The largest indoor garden in the world, the Floralies, also brought IFAJ to Ghent — we were treated to a dazzling horticultural spectacular which takes place only every five years.
A very busy day of regional tours took Congress participants throughout Belgium.
IFAJ business went smoothly at the executive meeting and general assembly on Tuesday, where expectations were built up for the results later that night of the Star Prize contests and Young Leaders awards, announced during the farewell dinner.
The post-congress was very well attended, thanks to unprecedented recognition for the International Federation of Agricultural Journalists by the EU, the biggest world food trading bloc. Billed as a dialogue with international journalists, the European Commission’s seminar on the Future of the Common Agricultural Policy was a major media event attracting about 100 journalists.

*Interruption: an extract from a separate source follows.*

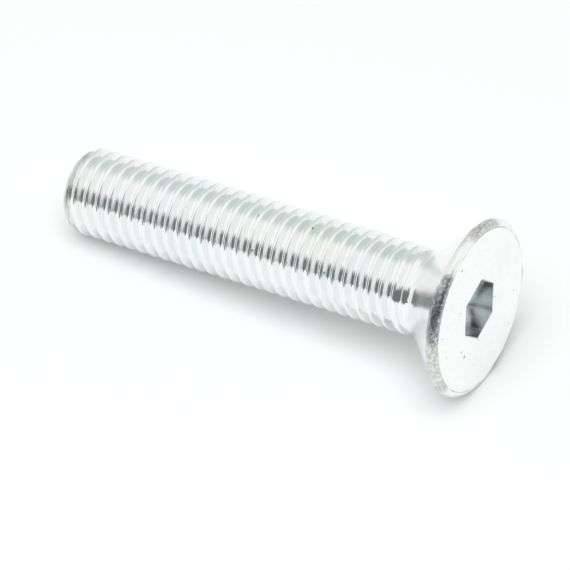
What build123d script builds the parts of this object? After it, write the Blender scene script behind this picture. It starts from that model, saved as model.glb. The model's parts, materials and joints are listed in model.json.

The post-congress finished with a speech to IFAJ by European President Herman Van Rompuy.
Earlier, Belgium’s place at the centre of the major global conflagrations of the 20th century was recalled, when the IFAJ group attended the daily Last Post, the traditional salute to the fallen warrior, at the Menin Gate World War I memorial in Ypres, where an IFAJ memorial wreath of poppies was placed by IFAJ President Mike Wilson, Congress Chairman Jef Verhaeren, and IFAJ Executive member Katharina Seuser.